EXERCISE TASK:
Extract every line of the material below and reproduce it faithfully.
%%
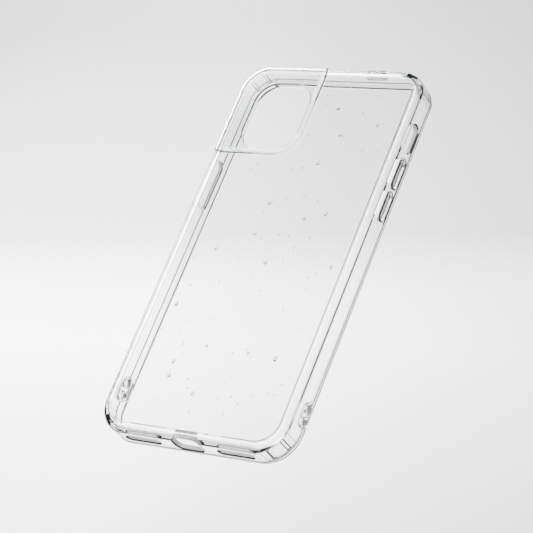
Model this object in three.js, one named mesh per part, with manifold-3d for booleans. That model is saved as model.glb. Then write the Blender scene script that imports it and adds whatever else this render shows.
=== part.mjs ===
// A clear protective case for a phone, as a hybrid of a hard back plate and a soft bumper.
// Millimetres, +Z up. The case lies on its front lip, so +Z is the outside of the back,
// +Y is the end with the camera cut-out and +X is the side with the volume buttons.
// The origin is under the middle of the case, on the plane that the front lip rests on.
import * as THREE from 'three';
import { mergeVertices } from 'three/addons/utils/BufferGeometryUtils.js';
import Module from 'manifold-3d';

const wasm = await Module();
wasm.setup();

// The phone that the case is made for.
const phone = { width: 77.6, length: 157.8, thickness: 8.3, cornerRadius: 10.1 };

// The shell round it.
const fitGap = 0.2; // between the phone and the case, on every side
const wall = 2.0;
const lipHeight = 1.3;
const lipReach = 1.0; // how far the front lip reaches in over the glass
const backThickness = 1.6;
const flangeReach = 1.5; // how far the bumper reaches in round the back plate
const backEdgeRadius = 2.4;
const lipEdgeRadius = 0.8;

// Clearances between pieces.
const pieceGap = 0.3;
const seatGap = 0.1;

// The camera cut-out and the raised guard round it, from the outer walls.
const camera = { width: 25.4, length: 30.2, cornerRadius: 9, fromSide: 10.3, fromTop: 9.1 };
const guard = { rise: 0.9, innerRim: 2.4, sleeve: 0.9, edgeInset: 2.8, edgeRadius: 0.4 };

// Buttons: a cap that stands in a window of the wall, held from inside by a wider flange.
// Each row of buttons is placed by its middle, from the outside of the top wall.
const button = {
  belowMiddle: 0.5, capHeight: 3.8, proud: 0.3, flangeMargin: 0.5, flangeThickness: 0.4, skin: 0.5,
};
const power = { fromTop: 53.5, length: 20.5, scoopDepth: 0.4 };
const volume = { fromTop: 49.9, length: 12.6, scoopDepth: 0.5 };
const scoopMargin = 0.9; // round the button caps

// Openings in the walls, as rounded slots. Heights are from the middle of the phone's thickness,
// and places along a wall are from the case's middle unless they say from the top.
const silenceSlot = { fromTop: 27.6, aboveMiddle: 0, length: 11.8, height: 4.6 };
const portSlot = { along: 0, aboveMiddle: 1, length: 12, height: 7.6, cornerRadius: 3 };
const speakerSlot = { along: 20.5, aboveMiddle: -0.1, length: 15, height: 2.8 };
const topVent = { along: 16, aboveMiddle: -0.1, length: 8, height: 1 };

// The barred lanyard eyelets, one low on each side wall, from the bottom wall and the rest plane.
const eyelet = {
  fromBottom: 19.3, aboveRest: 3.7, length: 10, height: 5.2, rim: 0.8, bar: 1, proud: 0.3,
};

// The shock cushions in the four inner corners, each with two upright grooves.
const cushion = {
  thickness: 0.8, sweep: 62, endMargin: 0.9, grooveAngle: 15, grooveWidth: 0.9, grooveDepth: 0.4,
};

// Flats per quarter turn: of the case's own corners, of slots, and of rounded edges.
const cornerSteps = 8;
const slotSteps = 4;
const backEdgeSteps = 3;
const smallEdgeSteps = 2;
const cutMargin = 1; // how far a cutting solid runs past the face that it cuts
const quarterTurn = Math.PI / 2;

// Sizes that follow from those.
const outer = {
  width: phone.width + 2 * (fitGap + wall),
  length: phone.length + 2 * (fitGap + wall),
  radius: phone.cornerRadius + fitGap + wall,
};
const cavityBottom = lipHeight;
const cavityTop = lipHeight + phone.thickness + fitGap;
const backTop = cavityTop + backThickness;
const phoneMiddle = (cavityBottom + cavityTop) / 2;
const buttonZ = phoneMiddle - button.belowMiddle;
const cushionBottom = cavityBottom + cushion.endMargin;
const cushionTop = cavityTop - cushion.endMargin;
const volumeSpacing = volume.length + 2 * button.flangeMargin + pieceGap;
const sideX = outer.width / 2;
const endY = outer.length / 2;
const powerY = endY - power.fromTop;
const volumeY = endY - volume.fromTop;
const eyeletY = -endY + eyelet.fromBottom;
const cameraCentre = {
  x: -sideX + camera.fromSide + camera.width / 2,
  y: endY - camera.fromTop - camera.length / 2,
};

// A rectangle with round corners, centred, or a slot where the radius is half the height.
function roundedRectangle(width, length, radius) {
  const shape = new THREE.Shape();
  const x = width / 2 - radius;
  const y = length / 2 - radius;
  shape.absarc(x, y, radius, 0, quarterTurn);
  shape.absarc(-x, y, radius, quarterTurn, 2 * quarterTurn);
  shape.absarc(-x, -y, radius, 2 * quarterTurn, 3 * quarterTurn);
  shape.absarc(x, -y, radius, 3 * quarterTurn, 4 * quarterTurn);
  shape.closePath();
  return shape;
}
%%
RESPONSE:
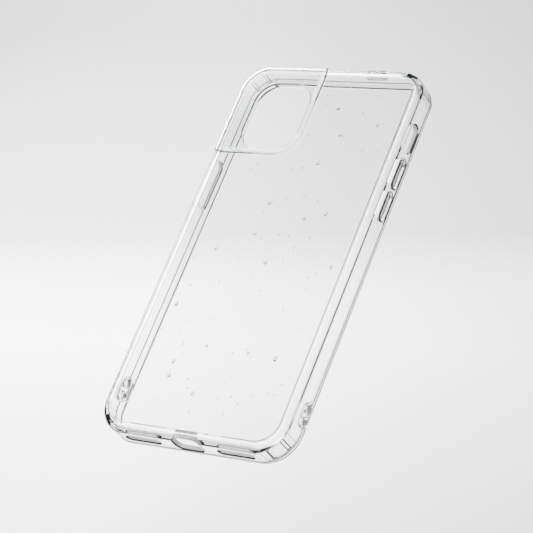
Model this object in three.js, one named mesh per part, with manifold-3d for booleans. That model is saved as model.glb. Then write the Blender scene script that imports it and adds whatever else this render shows.
=== part.mjs ===
// A clear protective case for a phone, as a hybrid of a hard back plate and a soft bumper.
// Millimetres, +Z up. The case lies on its front lip, so +Z is the outside of the back,
// +Y is the end with the camera cut-out and +X is the side with the volume buttons.
// The origin is under the middle of the case, on the plane that the front lip rests on.
import * as THREE from 'three';
import { mergeVertices } from 'three/addons/utils/BufferGeometryUtils.js';
import Module from 'manifold-3d';

const wasm = await Module();
wasm.setup();

// The phone that the case is made for.
const phone = { width: 77.6, length: 157.8, thickness: 8.3, cornerRadius: 10.1 };

// The shell round it.
const fitGap = 0.2; // between the phone and the case, on every side
const wall = 2.0;
const lipHeight = 1.3;
const lipReach = 1.0; // how far the front lip reaches in over the glass
const backThickness = 1.6;
const flangeReach = 1.5; // how far the bumper reaches in round the back plate
const backEdgeRadius = 2.4;
const lipEdgeRadius = 0.8;

// Clearances between pieces.
const pieceGap = 0.3;
const seatGap = 0.1;

// The camera cut-out and the raised guard round it, from the outer walls.
const camera = { width: 25.4, length: 30.2, cornerRadius: 9, fromSide: 10.3, fromTop: 9.1 };
const guard = { rise: 0.9, innerRim: 2.4, sleeve: 0.9, edgeInset: 2.8, edgeRadius: 0.4 };

// Buttons: a cap that stands in a window of the wall, held from inside by a wider flange.
// Each row of buttons is placed by its middle, from the outside of the top wall.
const button = {
  belowMiddle: 0.5, capHeight: 3.8, proud: 0.3, flangeMargin: 0.5, flangeThickness: 0.4, skin: 0.5,
};
const power = { fromTop: 53.5, length: 20.5, scoopDepth: 0.4 };
const volume = { fromTop: 49.9, length: 12.6, scoopDepth: 0.5 };
const scoopMargin = 0.9; // round the button caps

// Openings in the walls, as rounded slots. Heights are from the middle of the phone's thickness,
// and places along a wall are from the case's middle unless they say from the top.
const silenceSlot = { fromTop: 27.6, aboveMiddle: 0, length: 11.8, height: 4.6 };
const portSlot = { along: 0, aboveMiddle: 1, length: 12, height: 7.6, cornerRadius: 3 };
const speakerSlot = { along: 20.5, aboveMiddle: -0.1, length: 15, height: 2.8 };
const topVent = { along: 16, aboveMiddle: -0.1, length: 8, height: 1 };

// The barred lanyard eyelets, one low on each side wall, from the bottom wall and the rest plane.
const eyelet = {
  fromBottom: 19.3, aboveRest: 3.7, length: 10, height: 5.2, rim: 0.8, bar: 1, proud: 0.3,
};

// The shock cushions in the four inner corners, each with two upright grooves.
const cushion = {
  thickness: 0.8, sweep: 62, endMargin: 0.9, grooveAngle: 15, grooveWidth: 0.9, grooveDepth: 0.4,
};

// Flats per quarter turn: of the case's own corners, of slots, and of rounded edges.
const cornerSteps = 8;
const slotSteps = 4;
const backEdgeSteps = 3;
const smallEdgeSteps = 2;
const cutMargin = 1; // how far a cutting solid runs past the face that it cuts
const quarterTurn = Math.PI / 2;

// Sizes that follow from those.
const outer = {
  width: phone.width + 2 * (fitGap + wall),
  length: phone.length + 2 * (fitGap + wall),
  radius: phone.cornerRadius + fitGap + wall,
};
const cavityBottom = lipHeight;
const cavityTop = lipHeight + phone.thickness + fitGap;
const backTop = cavityTop + backThickness;
const phoneMiddle = (cavityBottom + cavityTop) / 2;
const buttonZ = phoneMiddle - button.belowMiddle;
const cushionBottom = cavityBottom + cushion.endMargin;
const cushionTop = cavityTop - cushion.endMargin;
const volumeSpacing = volume.length + 2 * button.flangeMargin + pieceGap;
const sideX = outer.width / 2;
const endY = outer.length / 2;
const powerY = endY - power.fromTop;
const volumeY = endY - volume.fromTop;
const eyeletY = -endY + eyelet.fromBottom;
const cameraCentre = {
  x: -sideX + camera.fromSide + camera.width / 2,
  y: endY - camera.fromTop - camera.length / 2,
};

// A rectangle with round corners, centred, or a slot where the radius is half the height.
function roundedRectangle(width, length, radius) {
  const shape = new THREE.Shape();
  const x = width / 2 - radius;
  const y = length / 2 - radius;
  shape.absarc(x, y, radius, 0, quarterTurn);
  shape.absarc(-x, y, radius, quarterTurn, 2 * quarterTurn);
  shape.absarc(-x, -y, radius, 2 * quarterTurn, 3 * quarterTurn);
  shape.absarc(x, -y, radius, 3 * quarterTurn, 4 * quarterTurn);
  shape.closePath();
  return shape;
}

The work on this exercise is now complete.